Hi Daniel
sound like a good idea, thanks for the tip
Regards
Javi
On Tue, Nov 15, 2011 at 9:59 AM, Daniel-Constantin Mierla <miconda(a)gmail.com
wrote:
> Hello,
>
>
> On 11/14/11 3:24 PM, Javier Gallart wrote:
>
> Hello
>
> very interesting issue actually...the mtree module fits perfectly well
> in a key-value model becaue basically is what the mtree table structure
> defines; that's why redis was the first thing that came to my mind when I
> saw the redis module. Two problems with redis:
> -no "native" mt_match function, up to the user to find the best option
> -replication. Until the cluster feature is ready, we need to change by
> hand the server ip address, which implies a kamailio restart. There is no
> mi command for changing the server in the fly, right..(not in the module
> documentation at least)?
>
> you cannot change the redis server attributes on the fly, but you can
> define many redis servers and based on the name attribute query a specific
> one. So if you define two, you can do round robin queries to both of them,
> by using a shared variable $shv(...) to know which one was used last time.

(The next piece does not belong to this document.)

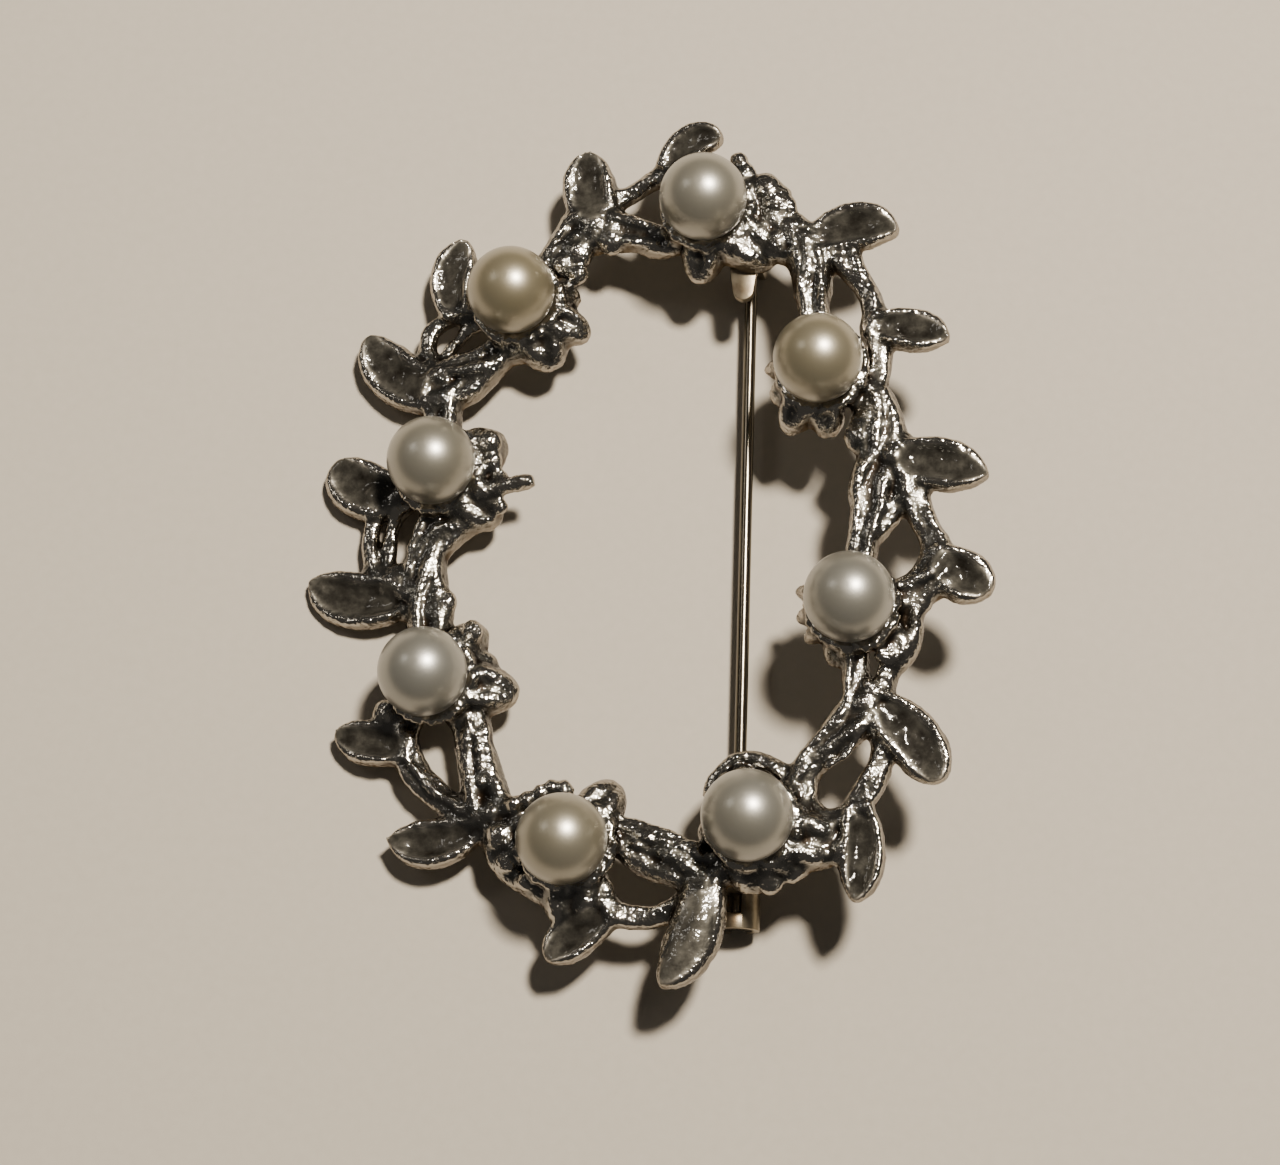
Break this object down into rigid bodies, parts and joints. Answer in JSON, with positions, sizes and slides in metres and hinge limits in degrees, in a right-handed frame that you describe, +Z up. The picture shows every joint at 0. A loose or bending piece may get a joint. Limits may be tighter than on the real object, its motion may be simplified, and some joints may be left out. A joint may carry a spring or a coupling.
{
  "type": "wreath brooch",
  "caption": "Open oval brooch of leafy twigs cast in silver-tone metal, set with round imitation pearls, with a hinged pin stem and a turning safety catch behind.",
  "frame": {"origin": "middle of the foot of the bounding box, on the table that the brooch lies on", "axes": "+Y along the oval's long axis towards the stem's hinge, +X across towards the stem's side, +Z up from the table towards the viewer"},
  "size_m": [0.0384, 0.0506, 0.0115],
  "materials": {
    "casting": "antiqued silver-tone plating on white metal, dark in the hollows and bright on the edges",
    "pearl": "cream nacre lacquer with a satin gloss",
    "steel": "bright nickel-plated wire"
  },
  "bodies": {
    "casting": {"wreath": "casting", "pearl_1": "pearl", "pearl_2": "pearl", "pearl_3": "pearl", "pearl_4": "pearl", "pearl_5": "pearl", "pearl_6": "pearl", "pearl_7": "pearl", "pearl_8": "pearl", "pin_rivet": "steel"},
    "stem": {"pin_stem": "steel"},
    "roller": {"catch_roller": "steel"}
  },
  "joints": [
    {"name": "stem_swing", "type": "hinge", "parent": "casting", "child": "stem", "pos_m": [0.00583, 0.01835, 0.00138], "axis": [0.9826, 0, 0.186], "range_deg": [0, 100]},
    {"name": "catch_roll", "type": "hinge", "parent": "casting", "child": "roller", "pos_m": [0.00583, -0.02, 0.00138], "axis": [0, 1, 0], "range_deg": [0, 95]}
  ]
}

> In the same way, since $sht(...) can be changed via MI, you can query
> either first redis or second one, based on the value of $sht(). In this way
> you can build some failover solution just in config file of kamailio.
>
> Cheers,
> Daniel
>
>
> Daniel, I agree that your suggestion about the mi/rpc method would be
> nice. I will also take a look at Mongo as Douglas suggests, and especially
> CouchDB, because you can talk to Couch DB via http...
>
> Regards
>
> Javi
>
> On Mon, Nov 14, 2011 at 1:32 PM, Douglas Hubler <douglas(a)hubler.us
wrote:
>
>> On Mon, Nov 14, 2011 at 5:10 AM, Daniel-Constantin Mierla
>> <miconda(a)gmail.com
wrote:
>> >
are there any other no-sql database systems that have such mechanism?
>> Might
>> > not be hard to make a connector when the time will allow -- just to
>> know the
>> > best options here.
>>
>> mongodb will auto promote. Caveat, (like redis if i understand
>> correctly), is that all writes are directed to a single master (be it
>> chosen dynamically), but reads can happen anywhere to spread the load.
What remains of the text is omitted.